His research so far has included workplace studies of knowledge-intensive workers on the example of software engineers in the US and in Europe. He has written a book on "the new knowledge workers", as well as the social organization of Wikipedia titled Common Knowledge?: An Ethnography of Wikipedia, first published in Poland in 2013 as Życie wirtualnych dzikich. Netnografia Wikipedii, największego projektu współtworzonego przez ludzi. The book follows a period of research on identity and roles in open source projects, in the form of participating ethnography

Jemielniak has conducted research projects at Cornell University (2004-2005), Harvard University (2007), Berkeley (2008), and Harvard Law School (2011-2012, 2015-2016). He also conducts research on organisational changes in higher education facilities and is an active participant in the debate on the reform of higher education in Poland.

His experience running non-governmental organizations includes being an elected chairperson of the "Inkubator" association (organizing a network of young Poles with literary talents) for one term, as well as being an elected chairperson of the Collegium Invisibile association for three terms. In both cases responsibilities included writing grant proposals and active fundraising. Collegium Invisibile experience allowed Dariusz to participate in the Higher Education Support Program within the Soros Foundation network, including a 300h course on fundraising in Budapest, Moscow, and Blagoevgrad. He also has served on the Funds Dissemination Committee of the "English Teaching" program (aimed at improving language skills of English teachers in rural areas of Poland) coordinated by Fundacja Nida from the funds of Polish-American Freedom Foundation over the last 8+ years.
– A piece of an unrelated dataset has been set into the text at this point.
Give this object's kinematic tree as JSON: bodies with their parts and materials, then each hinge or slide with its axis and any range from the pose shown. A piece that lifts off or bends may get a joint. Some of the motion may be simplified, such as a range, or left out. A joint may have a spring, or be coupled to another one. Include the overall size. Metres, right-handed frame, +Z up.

Jemielniak is the Polish Chief Desk of the Annals of Improbable Research, best known for running the annual Ig Nobel Prizes ceremony. He is also author of Ling.pl, one of Poland's largest Internet dictionaries, as well as of angielski.edu.pl, an English-learning website.
Within the Wikimedia movement, Jemielniak is involved in the Polish Wikipedia, where he serves as an administrator, a bureaucrat, and a checkuser, as well as globally as one of the stewards until early 2016. Previously he served one term on the Wikimedia Foundation's ombudsman commission. He was the only person (aside from Heilman himself) who voted against the removal of James Heilman from the Wikimedia Foundation's board of trustees.
He is a member of the Polish chapter of Wikimedia, but has never held any roles or position in it. He was one of the active participants in the discussion about allowing paid edits to be made on the Wikimedia projects, as well as on reducing the bureaucracy within the projects, and conflict resolution. He is an advocate of wider involvement of women in the Wikimedia movement as well as of deeper involvement of academic circles in using and editing Wikipedia (writing Wikipedia articles by students as criteria for obtaining credit, checking their level of knowledge and creating texts useful to the society at large at the same time). He considers it the moral obligation of all Wikipedia users to correct any mistakes they see, even if they do not support the movement financially.